彼はソナタを書くようにしてバラードやスケルツォを書き、エコセーズやバガテルを書くようにしてポロネーズやマズルカ、ノクターンを書いたのだろう。

 

 

そんなショパンの気質は、彼の作品にも十分に表れていると思う。

彼の曲は、小曲であってもしっかり均整が取れている。

ソナタやバラード、スケルツォのような大曲になると、なおさらその形式的均整感がはっきりしてくる。

曲の起承転結が明快なのである。

その意味で、例えばマウリツィオ・ポリーニのように、情感豊かながらも形式感のくっきりとした、病的だったり神経質だったりしすぎない、古典的爽快感を持った演奏が、ショパンにはふさわしいように私には思われる。

「陰」と「陽」でいうと、「陽」のほうに近い演奏、ということになる。

最近のピアニストでは、私の好きな山本貴志、クレア・フアンチ、チョ・ソンジンといった人たちは、それぞれ音楽性は異なるけれど、みなこの「陽」の要素を強く持っていると思う。

そして、中川真耶加もその一人である。

彼女は、上記3人ほどの個性的なセンスはないにしても、音楽性がストレートな分、上記3人にも増してポリーニに近いところにいるのではないか。

 

 

しかし、ショパンには、従来のイメージ通りの、病的で神経質な、感じやすくメランコリックな面も、やはりある。

こういった「陰」の面を出すことに長けたピアニストとしては、例えばヴラディーミル・ホロヴィッツを挙げることができるかもしれない。

最近では、ケイト・リウや小林愛実など、このタイプのピアニストだと私は思っている。

この「陰」と「陽」というのは面白くて、ショパン演奏でなくてもこの違いは如実に表れてくる。
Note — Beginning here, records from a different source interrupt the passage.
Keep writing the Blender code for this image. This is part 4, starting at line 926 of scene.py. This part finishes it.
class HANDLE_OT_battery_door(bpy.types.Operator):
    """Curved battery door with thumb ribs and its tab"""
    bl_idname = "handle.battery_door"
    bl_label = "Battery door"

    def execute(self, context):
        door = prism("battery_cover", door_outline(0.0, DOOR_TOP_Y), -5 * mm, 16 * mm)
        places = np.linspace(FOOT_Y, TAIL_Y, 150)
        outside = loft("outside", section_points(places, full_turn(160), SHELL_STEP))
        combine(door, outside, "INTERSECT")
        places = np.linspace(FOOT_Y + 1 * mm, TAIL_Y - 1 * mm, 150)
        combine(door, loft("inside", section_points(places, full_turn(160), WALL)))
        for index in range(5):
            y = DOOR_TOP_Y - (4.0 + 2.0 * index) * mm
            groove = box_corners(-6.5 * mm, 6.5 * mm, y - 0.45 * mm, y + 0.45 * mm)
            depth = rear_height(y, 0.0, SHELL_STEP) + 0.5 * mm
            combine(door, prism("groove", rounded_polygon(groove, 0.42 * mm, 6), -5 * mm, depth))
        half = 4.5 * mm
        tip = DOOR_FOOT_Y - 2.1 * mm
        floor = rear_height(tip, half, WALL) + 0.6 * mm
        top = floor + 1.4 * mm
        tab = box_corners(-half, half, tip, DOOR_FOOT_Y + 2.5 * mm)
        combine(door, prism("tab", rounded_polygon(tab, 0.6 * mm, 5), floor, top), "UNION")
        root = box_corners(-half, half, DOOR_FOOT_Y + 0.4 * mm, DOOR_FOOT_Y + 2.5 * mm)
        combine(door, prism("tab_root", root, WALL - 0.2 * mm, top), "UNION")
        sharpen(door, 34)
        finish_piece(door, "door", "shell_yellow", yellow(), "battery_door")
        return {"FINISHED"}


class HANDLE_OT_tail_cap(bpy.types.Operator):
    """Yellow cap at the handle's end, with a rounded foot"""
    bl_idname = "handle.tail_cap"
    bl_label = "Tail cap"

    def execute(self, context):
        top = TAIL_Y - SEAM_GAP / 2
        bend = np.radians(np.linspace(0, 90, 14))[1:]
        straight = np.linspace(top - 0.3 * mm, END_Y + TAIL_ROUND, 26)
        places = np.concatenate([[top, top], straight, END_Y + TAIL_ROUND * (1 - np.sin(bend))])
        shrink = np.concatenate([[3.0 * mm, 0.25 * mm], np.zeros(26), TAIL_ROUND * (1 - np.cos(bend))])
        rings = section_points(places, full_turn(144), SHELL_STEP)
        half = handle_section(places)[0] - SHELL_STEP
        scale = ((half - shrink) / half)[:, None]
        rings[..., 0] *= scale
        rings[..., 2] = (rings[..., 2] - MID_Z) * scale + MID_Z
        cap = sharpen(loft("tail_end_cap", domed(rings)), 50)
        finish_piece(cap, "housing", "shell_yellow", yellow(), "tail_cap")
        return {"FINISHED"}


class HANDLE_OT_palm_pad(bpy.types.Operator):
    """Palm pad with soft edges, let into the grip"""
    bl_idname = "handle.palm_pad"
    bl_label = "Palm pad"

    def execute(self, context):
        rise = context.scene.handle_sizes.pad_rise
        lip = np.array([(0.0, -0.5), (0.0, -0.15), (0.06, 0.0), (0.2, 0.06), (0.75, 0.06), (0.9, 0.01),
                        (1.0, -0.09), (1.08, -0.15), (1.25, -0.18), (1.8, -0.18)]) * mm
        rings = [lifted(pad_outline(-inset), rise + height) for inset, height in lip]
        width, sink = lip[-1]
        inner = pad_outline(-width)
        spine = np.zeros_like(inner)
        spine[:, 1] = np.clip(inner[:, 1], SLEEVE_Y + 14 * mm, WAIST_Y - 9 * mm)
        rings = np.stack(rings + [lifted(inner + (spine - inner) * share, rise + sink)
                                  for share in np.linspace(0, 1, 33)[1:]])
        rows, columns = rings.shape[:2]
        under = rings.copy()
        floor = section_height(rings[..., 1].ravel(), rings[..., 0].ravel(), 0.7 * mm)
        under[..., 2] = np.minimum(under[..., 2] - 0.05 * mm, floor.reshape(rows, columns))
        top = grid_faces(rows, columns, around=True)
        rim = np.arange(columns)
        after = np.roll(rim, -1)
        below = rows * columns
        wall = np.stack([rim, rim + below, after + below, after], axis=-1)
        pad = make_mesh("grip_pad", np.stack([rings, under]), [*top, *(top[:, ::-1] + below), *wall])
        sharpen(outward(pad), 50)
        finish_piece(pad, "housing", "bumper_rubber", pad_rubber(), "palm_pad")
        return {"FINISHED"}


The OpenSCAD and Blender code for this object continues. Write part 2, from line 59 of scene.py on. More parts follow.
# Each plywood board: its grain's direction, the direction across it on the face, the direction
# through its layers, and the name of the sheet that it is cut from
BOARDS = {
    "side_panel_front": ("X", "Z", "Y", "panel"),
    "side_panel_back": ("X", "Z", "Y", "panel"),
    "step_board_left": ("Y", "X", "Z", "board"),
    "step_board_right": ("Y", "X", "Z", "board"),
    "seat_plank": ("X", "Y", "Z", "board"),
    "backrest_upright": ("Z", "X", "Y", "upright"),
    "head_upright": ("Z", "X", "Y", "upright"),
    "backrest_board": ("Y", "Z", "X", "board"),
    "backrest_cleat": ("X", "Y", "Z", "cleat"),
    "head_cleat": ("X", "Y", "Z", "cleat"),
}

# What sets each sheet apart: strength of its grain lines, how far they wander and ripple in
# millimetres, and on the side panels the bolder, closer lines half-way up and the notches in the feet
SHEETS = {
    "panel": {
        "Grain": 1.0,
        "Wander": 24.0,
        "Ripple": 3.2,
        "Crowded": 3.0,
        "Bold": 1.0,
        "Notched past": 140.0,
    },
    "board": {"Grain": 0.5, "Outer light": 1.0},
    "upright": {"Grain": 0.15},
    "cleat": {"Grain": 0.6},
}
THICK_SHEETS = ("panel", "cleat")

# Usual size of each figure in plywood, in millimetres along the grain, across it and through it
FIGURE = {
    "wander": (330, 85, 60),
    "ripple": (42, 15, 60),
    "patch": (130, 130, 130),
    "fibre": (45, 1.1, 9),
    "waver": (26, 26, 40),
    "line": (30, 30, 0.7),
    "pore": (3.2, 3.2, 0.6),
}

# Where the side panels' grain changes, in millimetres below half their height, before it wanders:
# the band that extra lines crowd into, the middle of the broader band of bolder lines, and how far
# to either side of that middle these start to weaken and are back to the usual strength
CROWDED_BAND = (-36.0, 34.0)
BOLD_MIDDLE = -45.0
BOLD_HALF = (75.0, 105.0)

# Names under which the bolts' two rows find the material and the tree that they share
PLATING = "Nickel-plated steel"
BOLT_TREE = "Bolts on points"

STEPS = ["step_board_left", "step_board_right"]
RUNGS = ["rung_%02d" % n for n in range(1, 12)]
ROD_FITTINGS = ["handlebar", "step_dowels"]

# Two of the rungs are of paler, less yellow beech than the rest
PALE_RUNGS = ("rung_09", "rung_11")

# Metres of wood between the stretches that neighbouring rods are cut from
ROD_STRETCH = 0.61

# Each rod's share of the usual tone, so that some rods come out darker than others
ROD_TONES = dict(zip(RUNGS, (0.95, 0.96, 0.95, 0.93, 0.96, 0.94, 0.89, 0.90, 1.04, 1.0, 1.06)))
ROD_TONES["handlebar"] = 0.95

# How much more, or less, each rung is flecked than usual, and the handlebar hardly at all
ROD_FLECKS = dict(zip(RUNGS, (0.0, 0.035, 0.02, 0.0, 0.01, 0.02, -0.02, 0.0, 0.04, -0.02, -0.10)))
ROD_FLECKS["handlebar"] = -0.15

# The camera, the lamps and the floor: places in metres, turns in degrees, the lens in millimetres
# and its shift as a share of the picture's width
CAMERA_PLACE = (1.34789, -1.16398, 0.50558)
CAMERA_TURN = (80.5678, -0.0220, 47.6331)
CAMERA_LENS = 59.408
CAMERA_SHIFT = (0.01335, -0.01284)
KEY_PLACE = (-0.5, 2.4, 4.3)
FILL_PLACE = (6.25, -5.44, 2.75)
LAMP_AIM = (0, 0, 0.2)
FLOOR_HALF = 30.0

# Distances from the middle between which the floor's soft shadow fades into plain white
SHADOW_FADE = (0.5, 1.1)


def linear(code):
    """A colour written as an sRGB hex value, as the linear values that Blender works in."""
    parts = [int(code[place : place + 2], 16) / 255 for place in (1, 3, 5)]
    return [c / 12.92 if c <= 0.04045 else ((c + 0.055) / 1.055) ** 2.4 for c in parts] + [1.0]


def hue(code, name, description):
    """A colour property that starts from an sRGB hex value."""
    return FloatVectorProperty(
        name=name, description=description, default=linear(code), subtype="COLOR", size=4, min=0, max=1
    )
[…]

例えば、内匠慧は「陰」、務川慧悟は「陽」のほうにあたると私は思うのだが、私は彼らのショパン演奏を聴いたことがないにもかかわらず、このように強く感じる。

 

 

そして、私は少し回り道をしすぎたので、ここでショパンの「24の前奏曲」に戻りたいのだけれど、この曲は彼の「陰」の面が強く出た音楽だと思う。

即興的で不安定で、気まぐれで構成感・形式感に乏しく、激したり沈んだり、感情の変化が激しい。
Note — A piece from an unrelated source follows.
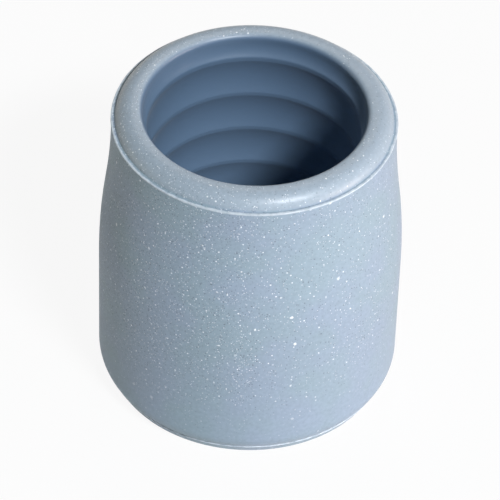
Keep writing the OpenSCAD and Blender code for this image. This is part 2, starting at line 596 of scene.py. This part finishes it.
# %% Gloss
side_rough = scaled(tree, mottle(0.5, 4.0), 0.58, 0.70)
lip_smooth = calc(tree, "MULTIPLY", on_lip, 0.26)
socket_smooth = calc(tree, "MULTIPLY", inside, 0.22)
smooth = calc(tree, "MAXIMUM", lip_smooth, socket_smooth)
tree.links.new(calc(tree, "SUBTRACT", side_rough, smooth), skin.inputs["Roughness"])
skin.inputs["Specular IOR Level"].default_value = 0.5
skin.inputs["Sheen Weight"].default_value = 0.1
skin.inputs["Sheen Roughness"].default_value = 0.4
skin.inputs["Sheen Tint"].default_value = (1.0, 0.95, 0.84, 1)
print("roughness and sheen set")

# %% [markdown]
# Chips stand a few hundredths of a millimetre proud, pores sink as deep, and the grain is
# half of that. Nothing of this size changes the outline, so it is bump and not mesh.

# %% Relief
speck_relief = calc(tree, "SUBTRACT", pale, pores)
relief = calc(tree, "ADD", speck_relief, calc(tree, "MULTIPLY", grain, 0.5))
bump = add(tree, "ShaderNodeBump", {"Height": relief, "Strength": 0.6, "Distance": 0.04 * mm})
tree.links.new(bump.outputs[0], skin.inputs["Normal"])
tip_mesh.materials.append(rubber)
print("rubber has", len(tree.nodes), "nodes")

# %% [markdown]
# ## Floor
# The tip stands on plain white card that fills the view. To the camera the card mostly
# glows at exactly white, so the background stays clean, and the rest of it takes light
# and shadow as card does. Reflections see the same white, and the light that the card
# throws up on the rubber comes from its own colour. A card that glowed for every ray would
# light the tip from below and wash out the shadow.

# %% White card
card_half = 1.5       # metres
card = bmesh.new()
bmesh.ops.create_grid(card, x_segments=1, y_segments=1, size=card_half)
floor_mesh = bpy.data.meshes.new("floor")
card.to_mesh(floor_mesh)
card.free()
floor = bpy.data.objects.new("floor", floor_mesh)
bpy.context.scene.collection.objects.link(floor)
print("floor is", 2 * card_half, "m wide")

# %% Paper that glows for the camera
glow_share = 0.92


def seen_directly(tree):
    """1 where a ray comes from the camera or from a shiny or clear surface."""
    path = add(tree, "ShaderNodeLightPath").outputs
    shiny = calc(tree, "MAXIMUM", path["Is Glossy Ray"], path["Is Transmission Ray"])
    return calc(tree, "MAXIMUM", path["Is Camera Ray"], shiny)


paper = bpy.data.materials.new("card")
paper.use_nodes = True
tree = paper.node_tree
lit = tree.nodes["Principled BSDF"]
lit.inputs["Base Color"].default_value = (0.8, 0.8, 0.8, 1)
lit.inputs["Roughness"].default_value = 1.0
glow = add(tree, "ShaderNodeEmission", {"Color": (1, 1, 1, 1), "Strength": 1.0})
share = calc(tree, "MULTIPLY", seen_directly(tree), glow_share)
mix = add(tree, "ShaderNodeMixShader", {0: share, 1: lit.outputs[0], 2: glow.outputs[0]})
tree.links.new(mix.outputs[0], tree.nodes["Material Output"].inputs[0])
floor_mesh.materials.append(paper)
print("card glows by", glow_share, "and is lit for the rest")

# %% [markdown]
# ## Light
# A white room wraps the tip in faint light, and the camera sees it as pure white. Most of
# the light comes from a small key lamp, high and a little to the right of the camera, which
# throws the shadow of the lip across the ribs. A warm strip on the right lifts the side of
# the tip, and stands so low that it hardly shines into the socket. A weak lamp behind
# brings out the far lip, and a fainter strip on the left keeps that edge from going dark.

# %% Room
faint_light = 0.005
world = bpy.data.worlds.new("room")
bpy.context.scene.world = world
world.use_nodes = True
tree = world.node_tree
faint = tree.nodes["Background"]
faint.inputs["Color"].default_value = (1.0, 1.0, 1.0, 1)
faint.inputs["Strength"].default_value = faint_light
white = add(tree, "ShaderNodeBackground", {"Color": (1, 1, 1, 1), "Strength": 1.0})
choice = {0: seen_directly(tree), 1: faint.outputs[0], 2: white.outputs[0]}
mix = add(tree, "ShaderNodeMixShader", choice)
tree.links.new(mix.outputs[0], tree.nodes["World Output"].inputs[0])
print("room light", faint_light)

# %% Lamps
def lamp(name, azimuth, height, wide, tall, watts, colour):
    """An oval lamp, a metre from the tip, placed by two angles and turned toward it.

    The azimuth is counted from +X toward +Y, and the height from the floor, in degrees.
    """
    data = bpy.data.lights.new(name, "AREA")
    data.shape = "ELLIPSE"
    data.size = wide
    data.size_y = tall
    data.energy = watts
    data.color = colour
    made = bpy.data.objects.new(name, data)
    a, h = math.radians(azimuth), math.radians(height)
    way = Vector((math.cos(a) * math.cos(h), math.sin(a) * math.cos(h), math.sin(h)))
    made.location = Vector((0, 0, tip_h * mm / 2)) + way
    made.rotation_euler = (-way).to_track_quat("-Z", "Y").to_euler()
    bpy.context.scene.collection.objects.link(made)
    print(name, "lamp at", [round(c, 2) for c in made.location])


lamp("key", -58, 45.5, 0.28, 0.14, 10.1, (0.94, 0.97, 1.0))
lamp("side", -17, 4.5, 0.6, 0.15, 5.7, (1.0, 0.82, 0.74))
lamp("back", 85, 48, 0.3, 0.3, 1.1, (1.0, 0.93, 0.87))
lamp("left", 175, 4.5, 0.6, 0.15, 0.65, (1.0, 0.84, 0.35))

# %% [markdown]
# ## Camera
# The camera looks down at about 43 degrees from almost half a metre away, through a long
# lens, so the mouth opens to a wide ellipse and the far ribs show. It leans two degrees, as
# a hand-held camera does.

# %% Camera
camera_height = 42.87  # degrees above the floor
camera_far = 473.5 * mm
camera_lean = 1.95     # degrees
aim_point = Vector((0, 0, 17.34 * mm))

lens = bpy.data.cameras.new("camera")
lens.lens = 280.4      # focal length and sensor, in mm
lens.sensor_width = 36
lens.clip_start = 0.05
camera = bpy.data.objects.new("camera", lens)
bpy.context.scene.collection.objects.link(camera)
bpy.context.scene.camera = camera
h = math.radians(camera_height)
back = Vector((0, -math.cos(h), math.sin(h)))
camera.location = aim_point + back * camera_far
aim = (-back).to_track_quat("-Z", "Y").to_matrix().to_4x4()
camera.rotation_euler = (aim @ Matrix.Rotation(math.radians(camera_lean), 4, "Z")).to_euler()
bpy.context.scene.view_settings.view_transform = "Standard"
print("camera at", [round(c, 3) for c in camera.location])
その分、ショパンの職人的な仮面を剥ぎ取った、壊れやすい生の感情に触れることができる。

こういった曲を表現するには、中川真耶加は、それからポリーニも、少し正攻法すぎるところがある。

そうは言っても、彼女はそうならないよう工夫していて、ところどころに聴かれるルバート(テンポの揺らし)だとか、強弱の変化など、個性的な表現が見事ではあった。

ただ、彼女にはやっぱりストレートな正攻法のアプローチが一番合っているような気もした。

ところで、先日聴いた鯛中卓也、彼はもう「陰」の人である。

彼の弾いた「24の前奏曲」は(そのときの記事はこちら)、ショパンの個人的な感情を我が事のように表現し、気まぐれでありながらも全24曲をして一つの連作詩集たらしめるような、そんな不思議な統一感さえあった。

というよりは、この「24の前奏曲」がそんな作品である、ということを彼の演奏が私に教えてくれた、というほうがより正確な言い方かもしれない。

 

 

とは言っても、中川真耶加の「24の前奏曲」だって、もちろん十分にハイレベルな演奏だったことは強調しておきたい。

それに、技巧的な確かさでいうと、第16曲の粒のそろった明瞭なタッチといい、第24曲の鮮烈かつ滑らかでムラのない右手三度の半音階的下行といい、鯛中卓也よりも優れていた。

そして、アンコールのワルツ第5番、これはショパンコンクールでも弾いた彼女の得意曲の一つで(動画はこちら)、優雅さと疾走感とを併せ持つ、大変素晴らしい演奏だった。

 

 

正攻法な彼女に合っているであろうショパンの曲は、まだまだたくさんある。

バラード、スケルツォ、ソナタあたりはぜひ全曲弾いてほしい。

そして、叶うことならば、エチュード全曲。

彼女がショパンコンクールで弾いたエチュードop.25-6とop.25-11は、最高の名演だった(動画はこちらこちら)。

もしこのクオリティで全曲演奏がなされたら、かの有名なポリーニ盤を超えること必至である。

一曲一曲が全く違った難しさを持つこのエチュード集、そう簡単にはいかないとは思うけれど、いつかチャレンジしてほしいものである。